Could I drop rerun into this to improve my monitoring?

https://youtube.com/shorts/Y1LGSMFisDc

alsodumb · 10 months ago
Yes! Rerun can definitely make your life a lot easier!

Rerun natively supports the server and the viewer being on different devices (https://rerun.io/docs/reference/sdk/operating-modes). In your case, in the script you are dumping data into csv, I'd add the relevant lines to log data to rerun.

On the desktop side, you can spawn a viewer that can listen to the stream and visualize it.

alsodumb commented on Show HN: Scripton – Python IDE with built-in realtime visualizations   scripton.dev... · Posted by u/nightcraft
bsder · 10 months ago
> So I just scrape their docs into a markdown file and ask my interns to paste the docs in their prompt before they query LLMs and it works like a charm now.

Huh. Nice hack. I may have to give that a try for some of the more obscure stuff I deal with.

> Recently, it kind of made my life hell as all of my interns refuse to use docs and try using LLMs for rerun code generation and come to me with a messy code spaghetti. It's both sad and hilarious.

I'm really agog at this.
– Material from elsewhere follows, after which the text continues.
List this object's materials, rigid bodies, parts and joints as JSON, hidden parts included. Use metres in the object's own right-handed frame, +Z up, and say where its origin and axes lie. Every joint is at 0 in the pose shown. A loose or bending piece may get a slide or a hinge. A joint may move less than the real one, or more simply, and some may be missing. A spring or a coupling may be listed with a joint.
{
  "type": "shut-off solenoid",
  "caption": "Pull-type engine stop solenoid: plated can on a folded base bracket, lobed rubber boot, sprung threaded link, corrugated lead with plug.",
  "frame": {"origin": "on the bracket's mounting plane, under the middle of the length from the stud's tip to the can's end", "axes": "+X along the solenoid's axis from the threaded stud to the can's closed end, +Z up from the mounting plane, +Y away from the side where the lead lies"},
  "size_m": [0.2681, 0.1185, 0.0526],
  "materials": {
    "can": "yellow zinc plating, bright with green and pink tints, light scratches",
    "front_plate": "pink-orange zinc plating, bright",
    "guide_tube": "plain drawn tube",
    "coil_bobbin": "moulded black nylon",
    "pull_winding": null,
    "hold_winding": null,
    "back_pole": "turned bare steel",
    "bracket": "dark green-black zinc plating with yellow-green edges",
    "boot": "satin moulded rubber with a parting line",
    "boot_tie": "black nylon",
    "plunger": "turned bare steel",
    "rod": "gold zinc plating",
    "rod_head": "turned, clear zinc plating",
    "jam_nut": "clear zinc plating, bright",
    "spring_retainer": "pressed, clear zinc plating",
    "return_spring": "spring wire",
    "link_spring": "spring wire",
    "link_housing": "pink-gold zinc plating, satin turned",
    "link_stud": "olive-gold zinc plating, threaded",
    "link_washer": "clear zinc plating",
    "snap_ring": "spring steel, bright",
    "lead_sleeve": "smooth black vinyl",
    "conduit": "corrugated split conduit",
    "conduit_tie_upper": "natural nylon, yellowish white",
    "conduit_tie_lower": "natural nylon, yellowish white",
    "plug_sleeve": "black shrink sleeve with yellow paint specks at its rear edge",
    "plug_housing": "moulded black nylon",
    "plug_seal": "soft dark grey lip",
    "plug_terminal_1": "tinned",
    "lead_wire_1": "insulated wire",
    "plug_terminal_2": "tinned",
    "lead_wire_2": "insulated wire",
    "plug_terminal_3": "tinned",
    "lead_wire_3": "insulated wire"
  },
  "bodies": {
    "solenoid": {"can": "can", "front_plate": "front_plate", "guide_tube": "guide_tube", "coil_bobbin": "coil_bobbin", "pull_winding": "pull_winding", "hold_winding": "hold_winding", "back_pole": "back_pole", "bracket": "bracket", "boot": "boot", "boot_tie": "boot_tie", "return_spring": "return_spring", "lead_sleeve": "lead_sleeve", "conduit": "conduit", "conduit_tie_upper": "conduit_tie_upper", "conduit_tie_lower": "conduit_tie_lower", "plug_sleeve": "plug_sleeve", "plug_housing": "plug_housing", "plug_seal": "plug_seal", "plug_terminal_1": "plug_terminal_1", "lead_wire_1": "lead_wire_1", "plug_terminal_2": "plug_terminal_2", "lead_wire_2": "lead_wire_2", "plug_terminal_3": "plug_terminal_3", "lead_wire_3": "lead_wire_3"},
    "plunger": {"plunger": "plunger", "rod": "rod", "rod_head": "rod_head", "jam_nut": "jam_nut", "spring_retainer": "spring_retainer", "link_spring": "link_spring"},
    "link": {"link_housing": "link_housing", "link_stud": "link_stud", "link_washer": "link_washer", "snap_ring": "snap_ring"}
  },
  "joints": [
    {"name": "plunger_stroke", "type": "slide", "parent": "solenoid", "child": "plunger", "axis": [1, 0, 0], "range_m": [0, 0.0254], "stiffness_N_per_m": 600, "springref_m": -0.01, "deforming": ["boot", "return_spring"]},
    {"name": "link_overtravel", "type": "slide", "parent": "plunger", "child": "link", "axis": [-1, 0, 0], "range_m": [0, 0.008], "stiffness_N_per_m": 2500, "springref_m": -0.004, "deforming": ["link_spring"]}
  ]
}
Do your interns understand that if they're just an LLM prompt injector, their job can be done by anybody? I haven't bumped into this yet, but I think your reaction was a lot more positive than mine would have been.

I know that I certainly wouldn't be rehiring any interns that gave me that kind of grief.

alsodumb · 10 months ago
I am not the hiring manager, and unfortunately a lot of interviews and hiring decisions happen at org level or at my manager level. These are mostly sophomores/juniors - folks who went through school in post-COVID, post-LLM era with a lot of virtual classes.
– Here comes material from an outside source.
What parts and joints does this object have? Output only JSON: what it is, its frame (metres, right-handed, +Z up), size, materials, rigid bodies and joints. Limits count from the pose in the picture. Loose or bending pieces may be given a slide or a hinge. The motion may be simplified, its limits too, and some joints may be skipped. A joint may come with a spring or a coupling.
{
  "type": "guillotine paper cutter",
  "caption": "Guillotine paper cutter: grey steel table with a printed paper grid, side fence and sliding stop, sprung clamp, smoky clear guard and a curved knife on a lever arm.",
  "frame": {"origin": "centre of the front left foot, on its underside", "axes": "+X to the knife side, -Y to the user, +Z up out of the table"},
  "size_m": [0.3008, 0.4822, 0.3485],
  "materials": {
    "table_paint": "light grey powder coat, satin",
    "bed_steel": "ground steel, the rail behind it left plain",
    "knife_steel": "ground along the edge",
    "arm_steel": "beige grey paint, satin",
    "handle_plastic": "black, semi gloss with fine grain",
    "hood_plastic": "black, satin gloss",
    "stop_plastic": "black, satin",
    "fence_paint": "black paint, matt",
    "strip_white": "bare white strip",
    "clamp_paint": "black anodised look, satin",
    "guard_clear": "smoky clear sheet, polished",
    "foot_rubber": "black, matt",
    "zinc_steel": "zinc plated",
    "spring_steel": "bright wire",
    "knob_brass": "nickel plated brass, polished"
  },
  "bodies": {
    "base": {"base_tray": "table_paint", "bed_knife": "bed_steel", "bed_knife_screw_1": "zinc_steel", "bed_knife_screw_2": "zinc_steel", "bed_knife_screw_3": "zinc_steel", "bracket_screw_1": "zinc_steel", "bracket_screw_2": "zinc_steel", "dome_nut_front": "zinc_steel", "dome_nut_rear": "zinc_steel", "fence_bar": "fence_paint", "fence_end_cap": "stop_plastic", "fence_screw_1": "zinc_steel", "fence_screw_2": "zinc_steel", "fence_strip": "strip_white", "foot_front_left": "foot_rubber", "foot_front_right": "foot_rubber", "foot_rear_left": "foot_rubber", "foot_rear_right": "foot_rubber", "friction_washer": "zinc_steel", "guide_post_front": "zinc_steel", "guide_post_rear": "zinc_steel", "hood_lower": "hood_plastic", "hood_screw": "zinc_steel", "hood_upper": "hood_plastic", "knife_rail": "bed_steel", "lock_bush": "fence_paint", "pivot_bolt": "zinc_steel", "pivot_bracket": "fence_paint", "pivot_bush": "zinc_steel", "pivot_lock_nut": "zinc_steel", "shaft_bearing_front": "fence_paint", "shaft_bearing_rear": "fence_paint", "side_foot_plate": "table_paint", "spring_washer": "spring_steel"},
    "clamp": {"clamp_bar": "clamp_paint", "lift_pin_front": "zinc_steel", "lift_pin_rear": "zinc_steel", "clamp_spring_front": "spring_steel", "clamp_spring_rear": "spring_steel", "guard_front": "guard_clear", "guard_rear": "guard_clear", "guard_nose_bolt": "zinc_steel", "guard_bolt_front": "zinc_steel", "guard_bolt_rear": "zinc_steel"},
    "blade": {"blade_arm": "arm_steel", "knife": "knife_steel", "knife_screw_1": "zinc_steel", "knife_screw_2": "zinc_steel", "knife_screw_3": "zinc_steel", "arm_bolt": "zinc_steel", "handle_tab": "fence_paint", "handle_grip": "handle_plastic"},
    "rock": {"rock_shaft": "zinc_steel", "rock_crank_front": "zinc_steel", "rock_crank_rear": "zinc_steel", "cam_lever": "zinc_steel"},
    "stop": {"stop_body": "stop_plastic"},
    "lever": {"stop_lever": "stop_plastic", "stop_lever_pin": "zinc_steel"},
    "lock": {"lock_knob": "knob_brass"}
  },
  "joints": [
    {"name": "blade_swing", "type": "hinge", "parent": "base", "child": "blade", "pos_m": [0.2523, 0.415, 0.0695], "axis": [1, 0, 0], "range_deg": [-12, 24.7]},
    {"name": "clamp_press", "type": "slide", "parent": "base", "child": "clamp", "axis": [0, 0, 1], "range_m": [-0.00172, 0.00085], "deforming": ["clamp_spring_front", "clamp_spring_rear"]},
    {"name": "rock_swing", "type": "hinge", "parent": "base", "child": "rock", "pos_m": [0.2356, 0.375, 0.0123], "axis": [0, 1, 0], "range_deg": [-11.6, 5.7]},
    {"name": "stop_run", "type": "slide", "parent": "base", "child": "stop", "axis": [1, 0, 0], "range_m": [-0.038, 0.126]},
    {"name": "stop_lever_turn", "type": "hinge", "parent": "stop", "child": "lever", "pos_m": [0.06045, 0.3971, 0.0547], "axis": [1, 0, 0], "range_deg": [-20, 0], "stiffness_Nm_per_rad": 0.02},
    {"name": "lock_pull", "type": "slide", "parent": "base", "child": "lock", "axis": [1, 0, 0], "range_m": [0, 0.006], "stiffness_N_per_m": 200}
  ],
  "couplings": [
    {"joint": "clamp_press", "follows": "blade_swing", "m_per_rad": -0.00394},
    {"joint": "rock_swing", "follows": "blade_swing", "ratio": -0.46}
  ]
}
I tried my best to explain it to them, and nudge them to using docs. I did live debugging sessions with them to try and 'teach' them how to use docs. Ultimately, it was taking away too much of my time for little to no return. I only started working in the industry like a month ago and it's my first time having interns that I didn't pick (back in school, I had undergad research assistants that I interviewed/selected, and they were all excellent) - still learning the ropes.
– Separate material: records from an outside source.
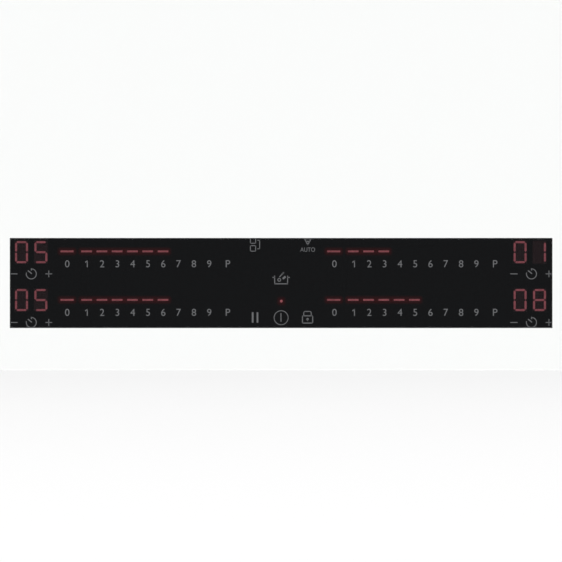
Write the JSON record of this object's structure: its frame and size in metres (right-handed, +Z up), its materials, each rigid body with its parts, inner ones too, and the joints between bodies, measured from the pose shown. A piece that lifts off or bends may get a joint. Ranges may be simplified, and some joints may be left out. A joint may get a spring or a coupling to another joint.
{
  "type": "induction hob",
  "caption": "Built-in induction hob: white glass plate with an inset black touch-control window, over a steel casing with coils, fans, boards, terminal box and clamps.",
  "frame": {"origin": "middle of the casing's underside", "axes": "+X to the right, +Y away from the user, +Z up through the glass"},
  "size_m": [0.78, 0.52, 0.052],
  "materials": {
    "white_plate": "white glass-ceramic, polished",
    "black_window": "smoked glass, polished",
    "silicone": "matt silicone",
    "seal_foam": "closed-cell foam",
    "galvanised_sheet": "galvanised sheet",
    "mask_film": "matt black film",
    "black_plastic": "moulded",
    "circuit_board": "solder mask",
    "red_light": "lit diffuser",
    "light_plastic": "diffusing plastic",
    "touch_spring": "plated wire",
    "chips": "moulded epoxy",
    "ribbon": "flat cable",
    "zinc_steel": "zinc plated",
    "terminal_insulator": "moulded",
    "cradle_plastic": "moulded",
    "aluminium": "mill finish",
    "power_components": "moulded",
    "filter_components": "moulded",
    "ferrite": "sintered",
    "copper": "lacquered litz wire",
    "mica": "pressed sheet",
    "sensor_ceramic": "unglazed",
    "spring_steel": "drawn wire"
  },
  "bodies": {
    "root": {"glass_plate": "white_plate", "control_glass": "black_window", "window_joint": "silicone", "rim_seal": "seal_foam", "mounting_frame": "galvanised_sheet", "mask_sheet": "mask_film", "control_housing": "black_plastic", "control_board": "circuit_board", "timer_displays": "black_plastic", "display_segments": "red_light", "slider_lights": "red_light", "light_guides": "light_plastic", "touch_springs": "touch_spring", "control_parts": "chips", "control_ribbon": "ribbon", "casing_tray": "galvanised_sheet", "casing_screws": "zinc_steel", "terminal_box": "black_plastic", "terminal_block": "terminal_insulator", "clamp_rivets": "zinc_steel", "board_cradle_left": "cradle_plastic", "board_cradle_right": "cradle_plastic", "power_board_left": "circuit_board", "power_board_right": "circuit_board", "heatsink_left": "aluminium", "heatsink_right": "aluminium", "power_transistors": "chips", "power_parts_left": "power_components", "power_parts_right": "power_components", "coil_springs_left": "spring_steel", "coil_springs_right": "spring_steel", "coil_leads_left": "copper", "coil_leads_right": "copper", "fan_frame_left": "black_plastic", "fan_frame_right": "black_plastic", "air_duct": "light_plastic", "filter_board": "circuit_board", "filter_parts": "filter_components"},
    "coil_left": {"coil_plate_left": "aluminium", "ferrites_left": "ferrite", "windings_left": "copper", "mica_left": "mica", "sensors_left": "sensor_ceramic"},
    "fan_left": {"fan_rotor_left": "black_plastic"},
    "coil_right": {"coil_plate_right": "aluminium", "ferrites_right": "ferrite", "windings_right": "copper", "mica_right": "mica", "sensors_right": "sensor_ceramic"},
    "fan_right": {"fan_rotor_right": "black_plastic"},
    "cover": {"terminal_cover": "black_plastic"},
    "arm_front_left": {"clamp_arm_front_left": "zinc_steel"},
    "screw_front_left": {"clamp_screw_front_left": "zinc_steel"},
    "arm_front_right": {"clamp_arm_front_right": "zinc_steel"},
    "screw_front_right": {"clamp_screw_front_right": "zinc_steel"},
    "arm_rear_left": {"clamp_arm_rear_left": "zinc_steel"},
    "screw_rear_left": {"clamp_screw_rear_left": "zinc_steel"},
    "arm_rear_right": {"clamp_arm_rear_right": "zinc_steel"},
    "screw_rear_right": {"clamp_screw_rear_right": "zinc_steel"}
  },
  "joints": [
    {"name": "coil_left_press", "type": "slide", "parent": "root", "child": "coil_left", "axis": [0, 0, 1], "range_m": [-0.003, 0], "stiffness_N_per_m": 6000, "springref_m": 0.008, "deforming": ["coil_springs_left", "coil_leads_left"]},
    {"name": "coil_right_press", "type": "slide", "parent": "root", "child": "coil_right", "axis": [0, 0, 1], "range_m": [-0.003, 0], "stiffness_N_per_m": 6000, "springref_m": 0.008, "deforming": ["coil_springs_right", "coil_leads_right"]},
    {"name": "fan_left_spin", "type": "hinge", "parent": "root", "child": "fan_left", "pos_m": [-0.062, 0.045, 0.013], "axis": [0, 0, 1], "continuous": true},
    {"name": "fan_right_spin", "type": "hinge", "parent": "root", "child": "fan_right", "pos_m": [0.062, 0.045, 0.013], "axis": [0, 0, 1], "continuous": true},
    {"name": "terminal_cover_hinge", "type": "hinge", "parent": "root", "child": "cover", "pos_m": [0.1, 0.2385, 0.0308], "axis": [1, 0, 0], "range_deg": [0, 85]},
    {"name": "clamp_front_left_swing", "type": "hinge", "parent": "root", "child": "arm_front_left", "pos_m": [-0.3545, -0.13, 0.0065], "axis": [0, 0, 1], "range_deg": [0, 65]},
    {"name": "clamp_front_left_raise", "type": "slide", "parent": "arm_front_left", "child": "screw_front_left", "axis": [0, 0, 1], "range_m": [0, 0.006]},
    {"name": "clamp_front_right_swing", "type": "hinge", "parent": "root", "child": "arm_front_right", "pos_m": [0.3545, -0.13, 0.0065], "axis": [0, 0, -1], "range_deg": [0, 65]},
    {"name": "clamp_front_right_raise", "type": "slide", "parent": "arm_front_right", "child": "screw_front_right", "axis": [0, 0, 1], "range_m": [0, 0.006]},
    {"name": "clamp_rear_left_swing", "type": "hinge", "parent": "root", "child": "arm_rear_left", "pos_m": [-0.3545, 0.13, 0.0065], "axis": [0, 0, -1], "range_deg": [0, 65]},
    {"name": "clamp_rear_left_raise", "type": "slide", "parent": "arm_rear_left", "child": "screw_rear_left", "axis": [0, 0, 1], "range_m": [0, 0.006]},
    {"name": "clamp_rear_right_swing", "type": "hinge", "parent": "root", "child": "arm_rear_right", "pos_m": [0.3545, 0.13, 0.0065], "axis": [0, 0, 1], "range_deg": [0, 65]},
    {"name": "clamp_rear_right_raise", "type": "slide", "parent": "arm_rear_right", "child": "screw_rear_right", "axis": [0, 0, 1], "range_m": [0, 0.006]}
  ]
}
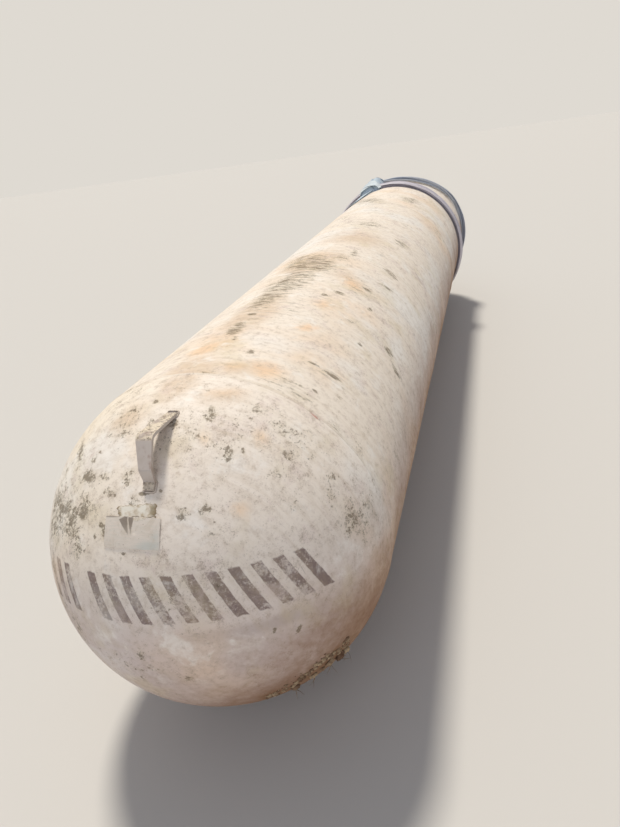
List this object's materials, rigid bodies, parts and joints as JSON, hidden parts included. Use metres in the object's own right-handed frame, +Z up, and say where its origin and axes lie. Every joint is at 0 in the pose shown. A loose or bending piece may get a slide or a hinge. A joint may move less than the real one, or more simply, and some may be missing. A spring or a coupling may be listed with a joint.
{
  "type": "horizontal pressure tank",
  "caption": "Horizontal gas storage tank with domed ends, rolled and welded shell, two welded saddles, lifting eyes and a webbing sling round its far end.",
  "frame": {"origin": "middle of the footprint, on the floor under the saddles", "axes": "+Y along the tank's axis towards the far head, +Z up, +X to the right seen from the near head"},
  "size_m": [1.1195, 5.38, 1.2107],
  "materials": {
    "head_paint": "weathered cream paint with mildew specks and dirt",
    "shell_paint": "weathered cream paint with streaks and rust stains",
    "weld_paint": "painted weld bead, rust at its toes",
    "wear_plate_paint": "painted plate stained with earth and rust",
    "saddle_steel": "rusty painted steel plate",
    "base_steel": "rusty steel plate, earth on its edges",
    "tab_steel": "bare steel with light rust",
    "lug_steel": "dirty painted bar, rust at the bends",
    "plate_metal": "dull stained metal",
    "flange_steel": "painted steel with rust",
    "gasket_rubber": "black fibre rubber",
    "coupling_steel": "painted forged steel with rust",
    "plug_iron": "dark rusty iron",
    "webbing_violet": "faded violet-grey woven webbing",
    "webbing_blue": "faded slate-blue woven webbing",
    "webbing_pale": "sun-bleached pale blue woven webbing"
  },
  "bodies": {
    "root": {"near_head": "head_paint", "far_head": "head_paint", "shell_course_near": "shell_paint", "shell_course_middle": "shell_paint", "shell_course_far": "shell_paint", "near_head_weld": "weld_paint", "far_head_weld": "weld_paint", "near_course_weld": "weld_paint", "far_course_weld": "weld_paint", "near_seam_weld": "weld_paint", "middle_seam_weld": "weld_paint", "far_seam_weld": "weld_paint", "near_saddle_wear_plate": "wear_plate_paint", "near_saddle_web": "saddle_steel", "near_saddle_ribs": "saddle_steel", "near_saddle_base": "base_steel", "far_saddle_wear_plate": "wear_plate_paint", "far_saddle_web": "saddle_steel", "far_saddle_ribs": "saddle_steel", "far_saddle_base": "base_steel", "earth_tab": "tab_steel", "near_lug": "lug_steel", "far_lug": "lug_steel", "data_plate": "plate_metal", "gauge_flange": "flange_steel", "gauge_gasket": "gasket_rubber", "gauge_cover": "flange_steel", "relief_coupling": "coupling_steel", "relief_plug": "plug_iron", "outlet_coupling": "coupling_steel", "outlet_plug": "plug_iron", "drain_coupling": "coupling_steel", "drain_plug": "plug_iron", "sling_inner_loop": "webbing_violet", "sling_outer_loop": "webbing_blue", "sling_knot": "webbing_pale", "sling_tail": "webbing_pale"}
  },
  "joints": []
}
alsodumb commented on Show HN: Scripton – Python IDE with built-in realtime visualizations   scripton.dev... · Posted by u/nightcraft
alsodumb · 10 months ago
I am a robotics engineer/scientist and I do shit ton of visualization of all kind of high-fidelity/high-rate data, often in a streaming setting - time series at a few thousand Hz, RGB/depth images from multiple cameras, debugging my models by visualizing many layer outputs, every augmentation, etc.

For a long time, I had my own observability suite - a messy library of python scripts that I use for visualizing data. I replaced all of them with rerun (https://rerun.io/) and if you are someone who think Scipton is exciting, you should def try rerun too!

I use cursor/vscode for my development and add a line or two to my usual workflows in python, and rerun pops up in it's own window. It's a simple pip installable library, and just works. It's open source, and the founders run a very active forum too.

Edit: One slightly related tid-bit that might be interesting to HN folks. rerun isn't that old, and is in active development, with some breaking changes and new features that come up every month. And it means that LLM are pretty bad at rerun code gen, beyond the simple boilerplate. Recently, it kind of made my life hell as all of my interns refuse to use docs and try using LLMs for rerun code generation and come to me with a messy code spaghetti. It's both sad and hilarious. To make my life easier, I asked rerun folks to create and host machine readable docs somewhere and they never got to it. So I just scrape their docs into a markdown file and ask my interns to paste the docs in their prompt before they query LLMs and it works like a charm now.